How do we develop more teachers like Rafe Esquith, about whom I dealt in the 2nd part of this series? Departments of Education in all the 50 states should be working on this question in cooperation with their state universities and colleges.

This is an interesting 2001 story from the New York Times, by Patrick J. McCloskey, called
"Schools that Work," pointing out that urban Catholic schools seem to succeed at a rate way above public school in educating poor and minority children.

Here's an interesting read: The full transcript of a 2005 PBS Program, Making Schools Work, with Hedrick Smith, in which some exciting examples are cited of schools that are succeeding with minority students.

Jay Mathews wrote this interesting story in a 2005 edition of The Washington Post about high schools in Washington, D.C. that were nominated by their readers as schools that work successfully with minority students and learning-disabled kids.

Here's the 2008 U.S. News and World Report list of the best high schools in America. You'll need to work your way through the list to find those that work with heavy minority and/or poverty students.

Newsweek's list of the 1,300 top high schools in America is interesting and worth browsing through, looking for those schools that succeed with minority and/or poverty students.

Here's a PDF of a report by Clink Bolick, Schools that Work for Minority Students.

A book, Making Schools Work for Underachieving Minority Students, edited by Josie G. Bain and Joan L. Herman, might be helpful. Like most specialty books of this type, it's very expensive and you probably should try to find it in a city, regional or university library. The cheapest one I found listed was at ABE (American Book Exchange) where there was a used copy for $24.95.



  1. This comment has been removed by a blog administrator.

  2. The following comment comes from Erika, who could not get it to post on her own. In the interest of full disclosure, I should tell you she is my daughter and has strong feelings....

    I tried submitting a short version of this at the blog site, but I couldn't widdle it down to 300 characters. So, here you go.

    I teach at a good (nationally recognized) community college on the far south side of Chicago. Still, we instructors see students, no matter what the race/ethnicity, with poor skills. I think 35% of our students test into developmental reading, writing, and math classes. The percentage is higher (closer to 50%) nationally. I see students who can’t put a sentence together. I see students who can’t read carefully enough to respond to an article. I see students struggling with algebra problems I solved in the eighth and ninth grade. Other students come from private and Catholic schools. They’re stronger students by far; they’re just taking classes at the community college to save a few thousand bucks or because they don’t want to leave home.

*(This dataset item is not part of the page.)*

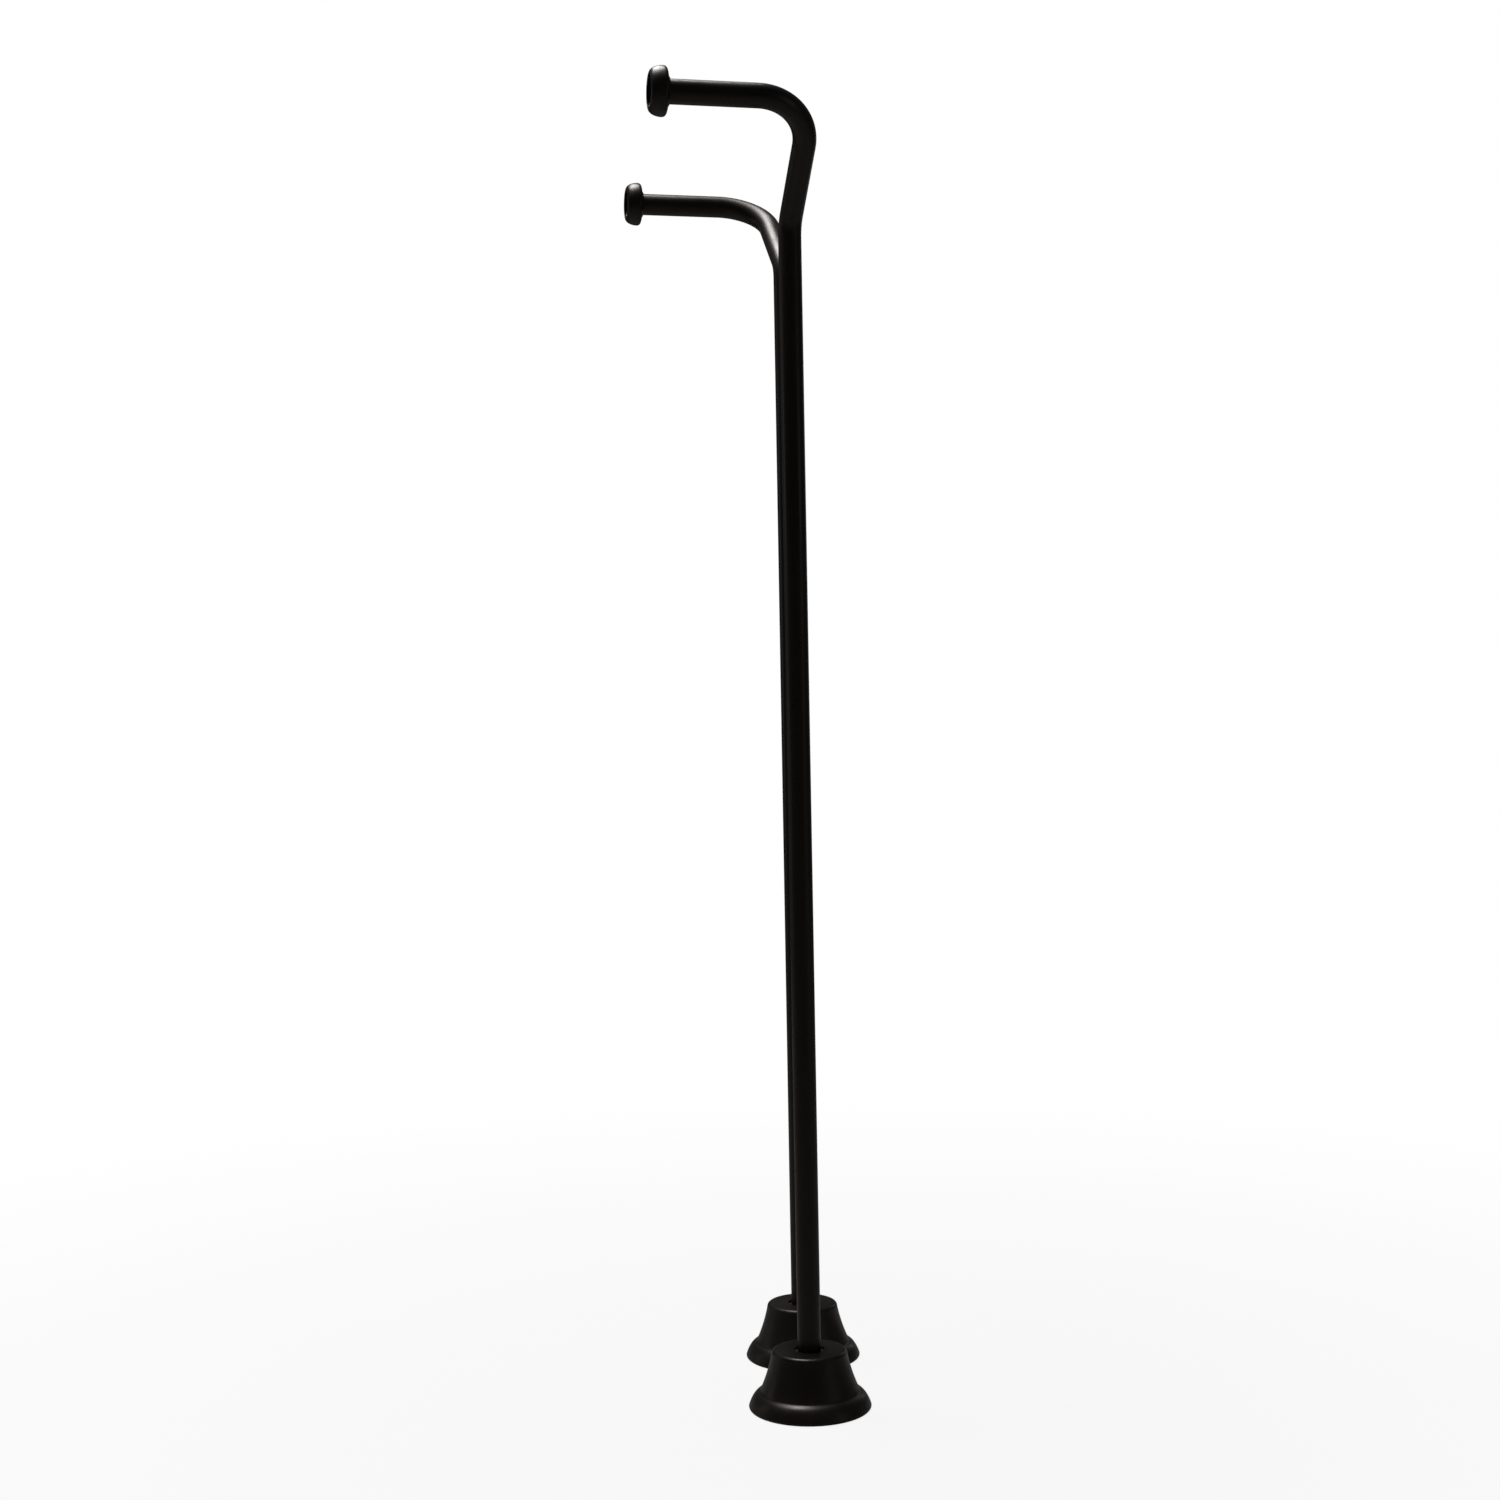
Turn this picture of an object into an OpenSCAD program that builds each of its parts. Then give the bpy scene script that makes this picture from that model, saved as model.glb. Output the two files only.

    Prepared or unprepared, we have a class that all new full-time students must take: College 101. It's a transitions course created to help students more from high school work to college-level studies. At one point, we offered a section specifically to African American male students because of the reasons mentioned in your blog: "In hind-sight, he told me, the desegregation of the schools may not have been a good thing. The cultures, he explained, are very different and it makes it extremely difficult for black kids to succeed." At Moraine, studies show that African American males students are at risk students. However, it’s not just because they’re behind academically. Moraine’s studies—based on responses from faculty members—show that African American students tend to arrive to class late, depart early, and miss frequently. Of course, perhaps some of them are frustrated with the course because some of them are so far behind.

    I'd also like to comment on what Cynthia had to say about new faculty every fall. My husband taught art for three years at a Chicago Public high school. He was part of Teachers for Chicago, a program similar to Teach for America. Not only did he see new teachers every fall, but the administration changed every year as well. What was worse? The administrators who failed at the school, who couldn't make very necessary changes in academic success and institutional safety, were sent to the Chicago Board of Education doing who knows what.

    I think of Rafe Esquith, one very dedicated LA public school teacher. In a documentary about him and his students (Hobart Shakespeareans), he discusses his students, many of whom come from non-English speaking families. He agrees that there are problems at home, problems on the streets within the school's neighborhood, and cultural differences, but when it comes down to it, two plus two still equals four. Esquith is not the typical teacher. He works twelve hour days; he created a weekend program for students; one successful student who went on to law school created a fund/trust for his class to help pay for trips to Washington D.C. Esquith asks his students to read--in the fifth grade--not only Shakespeare, but books that most of us didn't read until seventh, ninth, eleventh grade (Huck Finn, To Kill a Mockingbird). Some of my students have said they've never heard of the books (classics!) that Esquith reads with his students.

    I don't know the answers either, but I think it's because I don't know what's caused the problems.